WHAT YOU HAVE TO DO => Using the data beneath this instruction, retype only the lines from the one that contains "rod_bush();" down to the one that contains "obj.data = obj.data.copy()", both included, exactly as they appear.
**** DATA EXTRACT ****
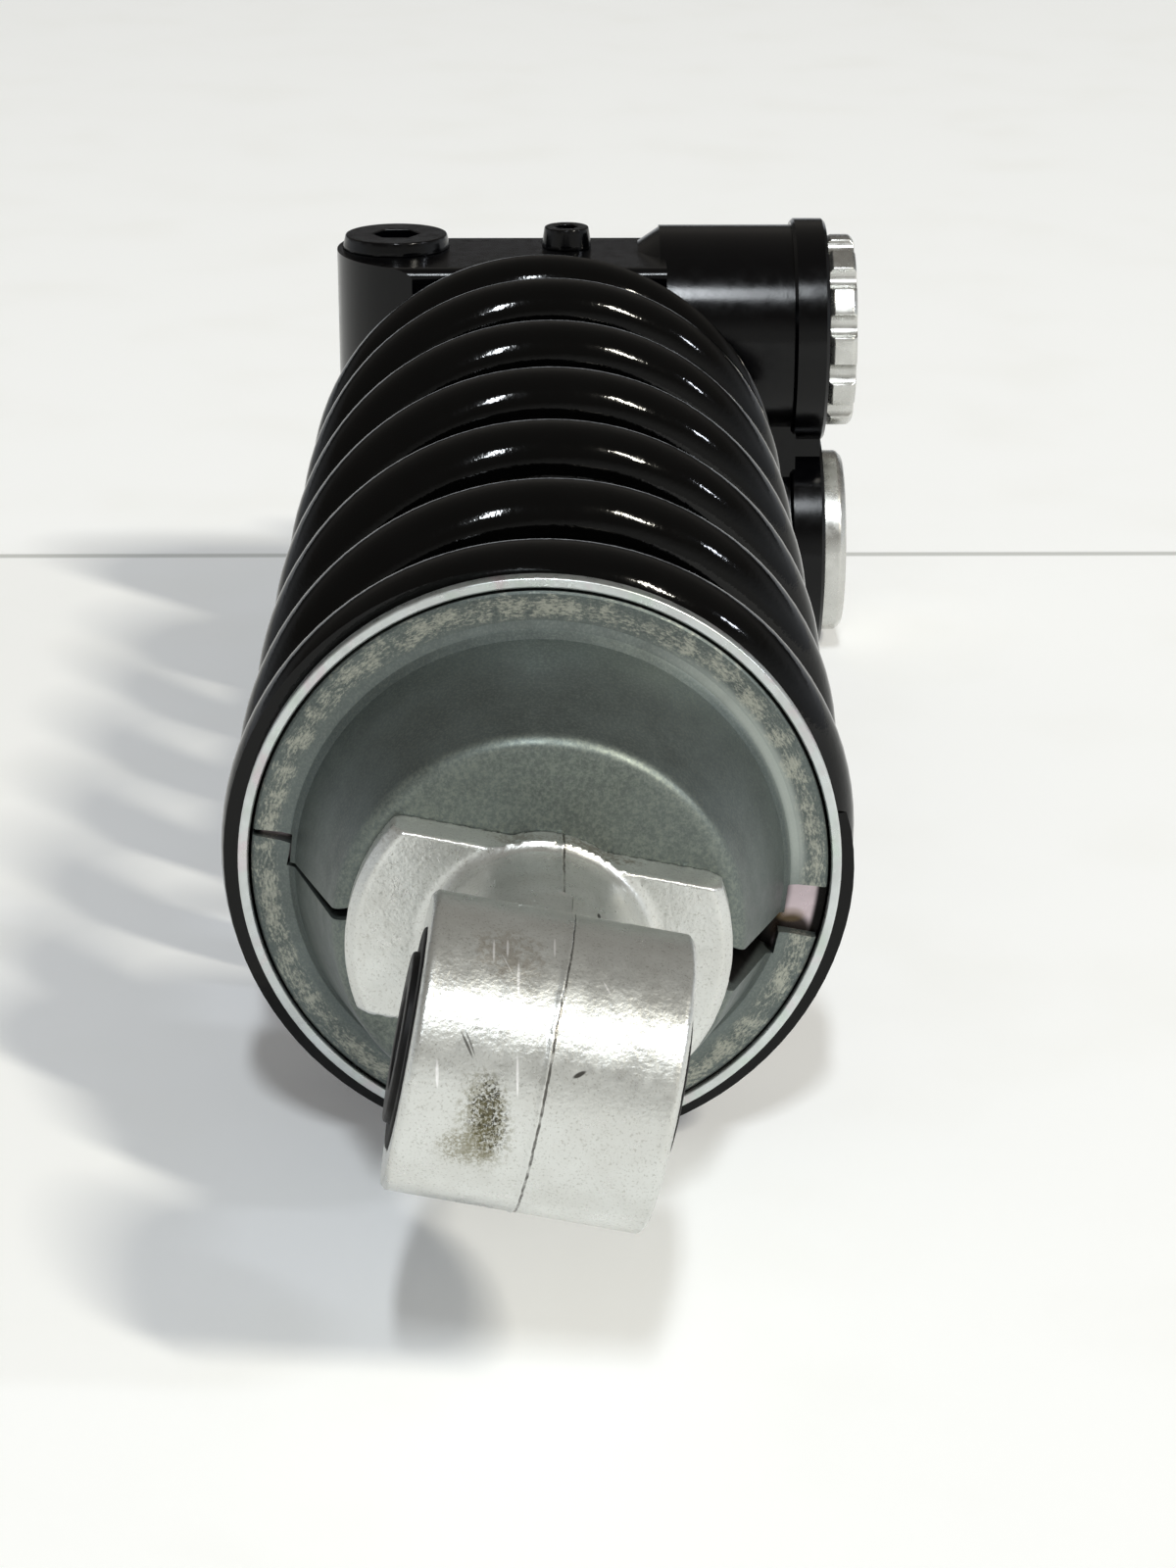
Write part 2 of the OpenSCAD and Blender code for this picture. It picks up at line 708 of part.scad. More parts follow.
module slotted_ring(r, y0, y1) {
    slot_w = 5;
    slot_depth = 3;
    difference() {
        turned_along_y(broken_disc(ring_in, r, y0, y1, edge_break));
        for (i = [0:slot_count - 1]) {
            rotate([0, (i + 0.5) * 360 / slot_count, 0])
                translate([r - slot_depth, y0 - 1, -slot_w / 2]) cube([slot_depth + 1, y1 - y0 + 2, slot_w]);
        }
    }
}

module preload_ring() color([0.12, 0.12, 0.13]) slotted_ring(ring_d / 2, ring_y, lock_y);

module lock_ring() color([0.12, 0.12, 0.13]) slotted_ring(lock_d / 2, lock_y, lock_y + lock_t);

// Head: one casting with the block, two cross barrels, the tube's boss and the upper eye

module barrel(z) {
    rod_along_x(barrel_r, block_right - 1, head_right - 1, barrel_y, z);
    turned_along_x([
        [0, block_right - 5], [barrel_r - 3, block_right - 5], [barrel_r, block_right - 0.5],
        [0, block_right - 0.5]
    ], barrel_y, z);
    turned_along_x([
        [0, rim_x], [rim_r - edge_break, rim_x], [rim_r, rim_x + edge_break],
        [rim_r, head_right - edge_break], [rim_r - edge_break, head_right], [0, head_right]
    ], barrel_y, z);
}

// Block outline seen along X, with rounded long edges and a slope behind its flat top
module block_side() {
    front = head_y + block_round;
    back = head_y + block_depth - block_round;
    base = -head_down + block_round;
    top = head_up - block_round;
    hull() {
        for (p = [
            [front, base], [front, top], [head_y + top_depth - block_round, top],
            [back, top - top_slope], [back, base]
        ]) {
            translate(p) circle(r = block_round, $fn = 32);
        }
    }
}

// Block with a round left end
module block() {
    end_r = block_depth / 2 + 1;
    end_x = end_r - head_left;
    height = head_up + head_down + 2;
    intersection() {
        side_along_x(-head_left, block_right) block_side();
        translate([end_x, head_y, -head_down - 1]) union() {
            translate([0, block_depth / 2, 0]) cylinder(r = end_r, h = height);
            translate([0, -1, 0]) cube([block_right - end_x + 1, block_depth + 2, height]);
        }
    }
}

// Upper eye's lug seen along X
module lug_side() {
    root = head_y + block_depth - 2;
    hull() {
        translate([upper_eye_y, 0]) circle(d = upper_eye_d);
        translate([root, -upper_eye_d / 2 - 3]) square([2, upper_eye_d + 6]);
    }
}

module side_along_x(x0, x1) {
    translate([x0, 0, 0]) rotate([90, 0, 90]) linear_extrude(x1 - x0) children();
}

module head() color([0.1, 0.1, 0.11]) difference() {
    union() {
        block();
        side_along_x(-upper_eye_w / 2, upper_eye_w / 2) lug_side();
        intersection() {
            union() {
                barrel(barrel_up);
                barrel(-barrel_down);
            }
            translate([0, head_y - 5, -head_down]) cube([head_right + 1, block_depth + 10, 100]);
        }
        translate([block_right - 1, barrel_y - web_w / 2, -barrel_down])
            cube([rim_x - block_right + 2, web_w, barrel_up + barrel_down]);
        translate([rim_x, barrel_y - rim_web_w / 2, -barrel_down])
            cube([rim_w - edge_break, rim_web_w, barrel_up + barrel_down]);
        turned_along_y(broken_disc(0, boss_d / 2, boss_y, head_y + 1, edge_break));
    }
    // Socket and passages from the tube to the barrels
    rod_along_y(tube_out + run, boss_y - 1, tube_y1);
    translate([0, 0, barrel_up / 2]) rod_along_y(passage_d / 2, head_y, barrel_y - cartridge_r / 2);
    translate([0, 0, -barrel_down * 5 / 8]) rod_along_y(passage_d / 2, head_y, barrel_y - reservoir_r / 2);
    // Valve bore above, reservoir bore below
    rod_along_x(cartridge_r + run, -valve_left, head_right + 1, barrel_y, barrel_up);
    rod_along_x(reservoir_r, -reservoir_left, head_right + 1, barrel_y, -barrel_down);
    // Threads of the filler plug and the bleed screw
    translate([-plug_left, barrel_y, head_up - plug_depth - edge_break])
        cylinder(r = thread_core, h = plug_depth + 2);
    translate([bleed_right, barrel_y, barrel_up + cartridge_r - 1]) cylinder(r = bleed_core, h = head_up);
    // Bore of the upper eye
    rod_along_x(bush_r, -upper_eye_w, upper_eye_w, upper_eye_y);
}

module filler_plug() color([0.12, 0.12, 0.13]) translate([-plug_left, barrel_y, 0]) difference() {
    union() {
        translate([0, 0, head_up]) cylinder(r1 = plug_r, r2 = plug_r - edge_break, h = plug_proud);
        translate([0, 0, head_up - plug_depth])
            cylinder(r = thread_core - run, h = plug_depth + plug_proud / 2);
    }
    translate([0, 0, head_up - plug_depth / 2]) cylinder(d = plug_socket, h = plug_depth, $fn = 6);
}

module bleed_screw() color([0.12, 0.12, 0.13]) translate([bleed_right, barrel_y, 0]) difference() {
    foot = barrel_up + cartridge_r + edge_break;
    union() {
        translate([0, 0, head_up]) cylinder(r1 = bleed_r, r2 = bleed_r - edge_break, h = bleed_proud);
        translate([0, 0, foot]) cylinder(r = bleed_core - run, h = head_up - foot + bleed_proud / 2);
    }
    translate([0, 0, head_up + bleed_proud / 5]) cylinder(d = bleed_socket, h = 2 * bleed_proud, $fn = 6);
}

// Upper barrel: compression valve and its two adjusters

module valve_cartridge() color("silver") difference() {
    floor_x = head_right - 4;
    union() {
        rod_along_x(cartridge_r, 2 - valve_left, head_right - 1, barrel_y, barrel_up);
        rod_along_x(hub_r, head_right - 2, head_right + knob_proud - knob_dish - 0.8, barrel_y, barrel_up);
    }
    rod_along_x(screw_r + run, floor_x, head_right + knob_proud, barrel_y, barrel_up);
}

module compression_knob() color("silver") {
    end = head_right + knob_proud;
    dish_x = end - knob_dish;
    dish_r = knob_r - knob_rim - knob_dish;
    break_w = 0.8;
    difference() {
        turned_along_x([
            [hub_r + run, knob_x], [knob_r - break_w, knob_x], [knob_r, knob_x + break_w],
            [knob_r, end - break_w], [knob_r - break_w, end], [knob_r - knob_rim, end],
            [dish_r, dish_x], [hub_r + run, dish_x]
        ], barrel_y, barrel_up);
        for (i = [0:knob_notches - 1]) {
            translate([0, barrel_y, barrel_up]) rotate([(i + 0.5) * 360 / knob_notches, 0, 0])
                rod_along_x(notch_d / 2, knob_x - 1, end + 1, 0, knob_r + loose, $fn = 32);
        }
    }
}

module high_speed_screw() color("darkgoldenrod") {
    foot_x = head_right - 4 + loose;
    end = head_right + knob_proud - edge_break;
    slot_w = 1.2;
    difference() {
        rod_along_x(screw_r, foot_x, end, barrel_y, barrel_up);
        translate([end - 2, barrel_y - slot_w / 2, barrel_up - screw_r - 1])
            cube([3, slot_w, 2 * screw_r + 2]);
    }
}

// Lower barrel: gas reservoir

module floating_piston() color("silver") difference() {
    rod_along_x(reservoir_r - run, float_x, float_x + float_len, barrel_y, -barrel_down);
    translate([float_x + float_len / 2 - 1.3, 0, 0]) difference() {
        rod_along_x(reservoir_r + 1, 0, 2.6, barrel_y, -barrel_down);
        rod_along_x(reservoir_r - 2.2, -1, 4, barrel_y, -barrel_down);
    }
    rod_along_x(reservoir_r - 5, float_x + float_len - 4, float_x + float_len + 1, barrel_y, -barrel_down);
}

module piston_oring() color([0.08, 0.08, 0.08])
    translate([float_x + float_len / 2, barrel_y, -barrel_down]) rotate([0, 90, 0])
        rotate_extrude() translate([reservoir_r - 1.1 - run, 0]) circle(r = 1.05, $fn = 24);

module reservoir_cap() color("silver") {
    seat = head_right - cap_depth;
    end = head_right + cap_proud;
    plug = reservoir_r - run;
    cap_r = cap_d / 2;
    difference() {
        turned_along_x([
            [0, seat], [plug - edge_break, seat], [plug, seat + edge_break], [plug, head_right],
            [cap_r, head_right], [cap_r, end - 2 * edge_break], [cap_r - 2 * edge_break, end], [0, end]
        ], barrel_y, -barrel_down);
        rod_along_x(cap_recess_d / 2, head_right - 1, end + 1, barrel_y, -barrel_down);
        rod_along_x(valve_r + run, seat - 1, head_right, barrel_y, -barrel_down);
    }
}

module gas_valve() color("goldenrod") {
    nut_x = head_right - 1;
    nut_h = cap_proud / 2;
    end = head_right + cap_proud - edge_break;
    rod_along_x(valve_r, head_right - cap_depth + 1, head_right - 0.5, barrel_y, -barrel_down);
    translate([nut_x, barrel_y, -barrel_down]) rotate([0, 90, 0])
        cylinder(r = 5 / 3 * valve_r, h = nut_h, $fn = 6);
    rod_along_x(valve_r * 1.06, nut_x + nut_h - 0.2, end, barrel_y, -barrel_down);
}

// Upper mount: a bonded rubber bush in the head's eye

module upper_bush_shell() color("gray")
    tube_along_x(bush_r, bush_r - bush_shell, -upper_eye_w / 2, upper_eye_w / 2, upper_eye_y);

module upper_bush_rubber() color([0.08, 0.08, 0.08]) {
    half = upper_eye_w / 2 - 0.5;
    tube_along_x(bush_r - bush_shell, upper_sleeve_r + run, -half, half, upper_eye_y);
}

module upper_sleeve() color("gainsboro")
    tube_along_x(upper_sleeve_r, upper_bore_r, -upper_eye_w / 2 - 2, upper_eye_w / 2 + 2, upper_eye_y);

lower_mount();
bearing_cup();
bearing_needles();
lower_sleeve();
dust_seal_left();
dust_seal_right();
collar_upper_half();
collar_lower_half();
seat_cup();
spring();
piston_rod();
bump_washer();
bump_stop();
top_out_ring();
piston();
piston_band();
rebound_shims();
compression_shims();
piston_nut();
damper_tube();
seal_head();
rod_bush();
rod_seal();
rod_wiper();
seal_circlip();
upper_seat();
slip_washer();
preload_ring();
lock_ring();
head();
valve_cartridge();
compression_knob();
high_speed_screw();
floating_piston();
piston_oring();
reservoir_cap();
gas_valve();
filler_plug();
bleed_screw();
upper_bush_shell();
upper_bush_rubber();
upper_sleeve();
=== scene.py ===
"""Coil-over rear damper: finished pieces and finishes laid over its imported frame."""

import json
import logging
import math
from dataclasses import dataclass
from enum import Enum
from typing import Iterable, Sequence

import bmesh
import bpy
from mathutils import Matrix, Vector, noise


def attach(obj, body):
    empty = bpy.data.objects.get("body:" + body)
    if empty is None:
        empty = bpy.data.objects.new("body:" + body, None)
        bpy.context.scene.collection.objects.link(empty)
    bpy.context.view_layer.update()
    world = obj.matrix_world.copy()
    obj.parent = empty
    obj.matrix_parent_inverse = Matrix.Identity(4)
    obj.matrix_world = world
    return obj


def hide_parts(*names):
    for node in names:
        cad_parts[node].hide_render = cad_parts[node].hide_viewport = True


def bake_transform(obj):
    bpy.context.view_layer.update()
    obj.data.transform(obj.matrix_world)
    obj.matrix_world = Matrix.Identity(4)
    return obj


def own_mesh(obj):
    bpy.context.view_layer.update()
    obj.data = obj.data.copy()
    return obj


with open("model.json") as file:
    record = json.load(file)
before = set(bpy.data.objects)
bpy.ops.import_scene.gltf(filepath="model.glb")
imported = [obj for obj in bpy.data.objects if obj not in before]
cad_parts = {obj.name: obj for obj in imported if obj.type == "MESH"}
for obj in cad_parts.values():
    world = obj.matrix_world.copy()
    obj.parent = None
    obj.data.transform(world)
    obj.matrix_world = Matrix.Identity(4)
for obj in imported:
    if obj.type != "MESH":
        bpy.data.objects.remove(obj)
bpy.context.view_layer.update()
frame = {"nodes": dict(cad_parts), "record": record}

LOG = logging.getLogger("rear_damper")
MM = 0.001
Point = tuple[float, float, float]
Socket = bpy.types.NodeSocket


class Body(Enum):
    """The record's moving bodies that the finished pieces ride on."""

    DAMPER = "damper"
    ROD = "rod"
    LOWER_SEAT = "lower_seat"
    SPRING_SEAT = "spring_seat"
    PRELOAD_RINGS = "preload_rings"
    COMPRESSION_DIAL = "compression_dial"
    HIGH_SPEED_DIAL = "high_speed_dial"
    LOWER_SLEEVE = "lower_bolt_sleeve"
    UPPER_SLEEVE = "upper_bolt_sleeve"


def linear(code: str) -> tuple[float, float, float, float]:
    """Turns an sRGB hex colour into the linear colour that shaders take.

    Args:
        code: six hex digits, such as "C8C6BE".

    Returns:
        The linear red, green, blue and an alpha of one.
    """
    parts = [int(code[i:i + 2], 16) / 255 for i in (0, 2, 4)]
    red, green, blue = (p / 12.92 if p <= 0.04045 else ((p + 0.055) / 1.055) ** 2.4 for p in parts)
    return red, green, blue, 1.0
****
FINISHED TASK =>
rod_bush();
rod_seal();
rod_wiper();
seal_circlip();
upper_seat();
slip_washer();
preload_ring();
lock_ring();
head();
valve_cartridge();
compression_knob();
high_speed_screw();
floating_piston();
piston_oring();
reservoir_cap();
gas_valve();
filler_plug();
bleed_screw();
upper_bush_shell();
upper_bush_rubber();
upper_sleeve();
=== scene.py ===
"""Coil-over rear damper: finished pieces and finishes laid over its imported frame."""

import json
import logging
import math
from dataclasses import dataclass
from enum import Enum
from typing import Iterable, Sequence

import bmesh
import bpy
from mathutils import Matrix, Vector, noise


def attach(obj, body):
    empty = bpy.data.objects.get("body:" + body)
    if empty is None:
        empty = bpy.data.objects.new("body:" + body, None)
        bpy.context.scene.collection.objects.link(empty)
    bpy.context.view_layer.update()
    world = obj.matrix_world.copy()
    obj.parent = empty
    obj.matrix_parent_inverse = Matrix.Identity(4)
    obj.matrix_world = world
    return obj


def hide_parts(*names):
    for node in names:
        cad_parts[node].hide_render = cad_parts[node].hide_viewport = True


def bake_transform(obj):
    bpy.context.view_layer.update()
    obj.data.transform(obj.matrix_world)
    obj.matrix_world = Matrix.Identity(4)
    return obj


def own_mesh(obj):
    bpy.context.view_layer.update()
    obj.data = obj.data.copy()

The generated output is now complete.